If you do not permit the discretionary Death Penalty for murder to become part of our law you will cause victims of murder and their relations, with our criminal justice process, to be desecrated. Then the holiness drains away from all our criminal courts. The Blessed Cardinal Newman argued the resulting despair persuades to great sinning in his 19th Century poem:
Penultimate verse:
“Next as he threads the maze of men Aye, must he life his witness when a sin is spake in Heaven’s dread face and none at hand of higher grace the Cross to carry in his place.”
Last verse:
“But if he hears and sits him still first he will lose his hatred of ill then fear of sinning after hate small sins his heart will desecrate and last despair persuade to great.”
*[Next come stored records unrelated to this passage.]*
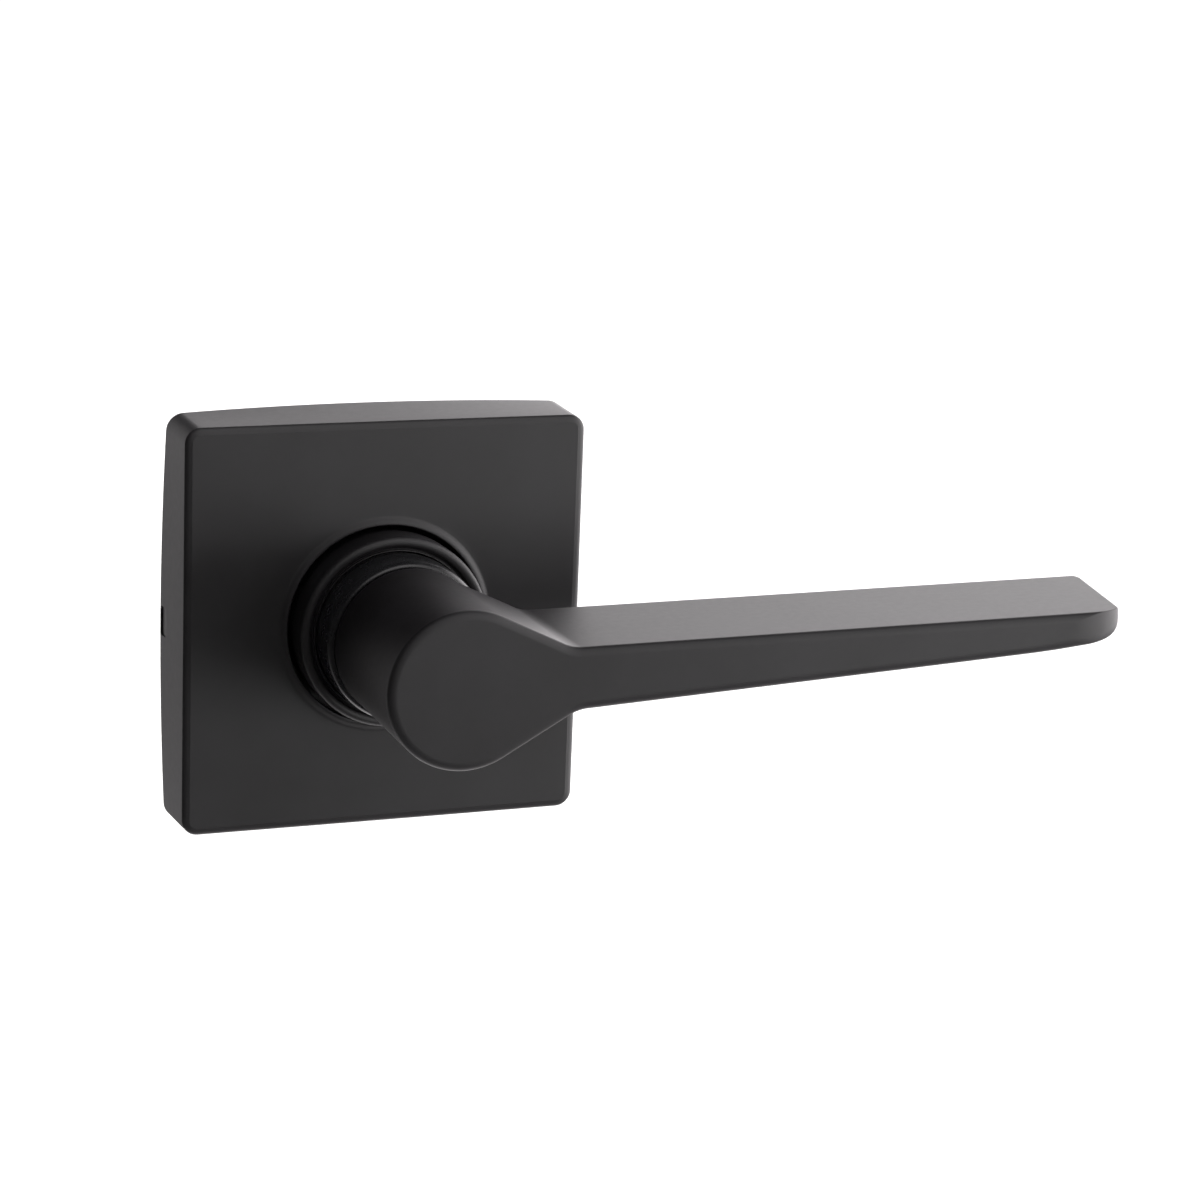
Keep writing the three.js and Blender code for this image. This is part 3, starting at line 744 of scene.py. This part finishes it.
def lever_casting():
    lever = LeverRings()
    rings = list(lever.front_edge())
    rings += [lever.side(y) for y in SIDE_DEPTHS]
    rings += lever.rear_edge()
    rings += lever.root(rings[-1])
    shank, back, bore, rim = LEVER["shank"], LEVER["shank_back"], LEVER["bore"], 0.3
    for radius, y in (
        (shank, -24.9), (shank, -24.3), (shank, back - rim), (shank - rim * 0.3, back - rim * 0.3),
        (shank - rim, back), (bore + rim, back), (bore, back - rim), (bore, -33), (bore, LEVER["bore_front"]),
    ):
        rings.append(lever.circle(radius, y))
    piece = skin("lever_casting", rings)
    cut(piece, hole_cutter(CATCH["nose"] + 0.4, (0, CATCH["y"], -20), (0, CATCH["y"], -5)))
    return place(even_shading(piece), "lever", "lever", LEVER_BLACK, "lever_handle")


lever_casting()

# ---------------------------------------------------------------- plate, screws and rivets


def move(piece, offset=(0, 0, 0), turn=None):
    """Places the piece's mesh; the offset is in millimetres."""
    piece.data.transform(Matrix.Translation(Vector(offset) * MM) @ (turn or Matrix.Identity(4)))
    return piece


def mounting_plate():
    """Stamped steel plate: one edge rounded by the punch, the other nearly sharp."""
    half, corner, thick = PLATE["half"], PLATE["corner"], PLATE["thick"]
    rings = []
    for inset, y in (
        (0.15, 0), (0.04, -0.05), (0, -0.15), (0, -thick + 0.4), (0.08, -thick + 0.18), (0.25, -thick + 0.04),
        (0.45, -thick),
    ):
        rings.append([(x, y, z) for x, z in square(half - inset, corner - inset)])
    piece = skin("plate_stamped", rings)
    cutters = [hole_cutter(PLATE["bore"], (0, -5, 0), (0, 5, 0), 96)]
    for side in (-1, 1):
        at_x, at_z = side * SCREW["x"], side * RIVET["z"]
        cutters.append(hole_cutter(PLATE["screw_hole"], (at_x, -5, 0), (at_x, 5, 0)))
        cutters.append(hole_cutter(PLATE["rivet_hole"], (0, -5, at_z), (0, 5, at_z)))
    cut(piece, *cutters)
    return place(even_shading(piece), "trim", "zinc_steel", ZINC, "mounting_plate")


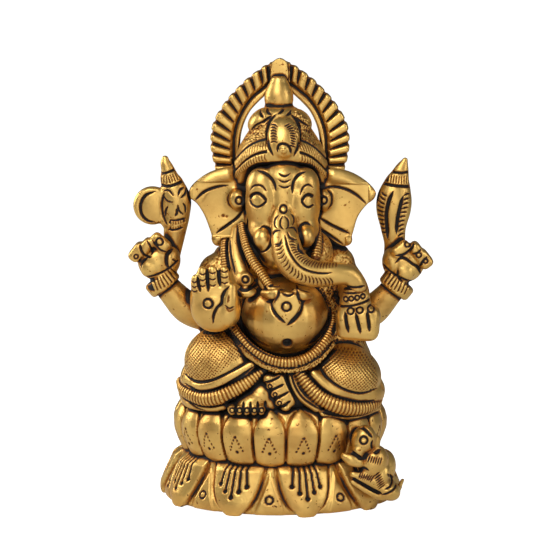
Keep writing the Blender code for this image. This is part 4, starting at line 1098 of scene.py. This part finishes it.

Cardinal Newman: “Witness” from his Religious verses.
4. Conclusion
Why do I place such importance on holiness? Because without it we have no will power, strength of purpose or independence of thought leading to decision making. Christ is that fountain of love from which all these holy things come. I am using holiness in the non-religious sense. I wish to appeal as one man to mankind and yet I am a mere unknown essayist. Holiness knows no limitations. A truly holy person will not accept “no” for an answer. The holy man will never admit defeat. He will go on despite adverse odds. He will always remember his shortcomings, yet he will attempt the seemingly impossible.
Look at Churchill: He was the great opponent of defeatism in 1940-1941 and his critics, like Lord Halifax, were forced aside by dint of Churchill’s great drive to defend England from Hitler. This is the essence of holiness: courageous leadership on the small and greater levels. I argue holiness may be found in the individual first and foremost. Indeed it cannot subsist outside that person’s soul. This is why the priest, monk and nun demonstrate that holiness in seclusion within their religious order or priestly life.
I write of holiness as heroism. Those two words and meanings are interlinked. Each one feeds off the other. The heroic is holiness in action. Holiness has to lead to heroism in my polemic or it withers and dries up.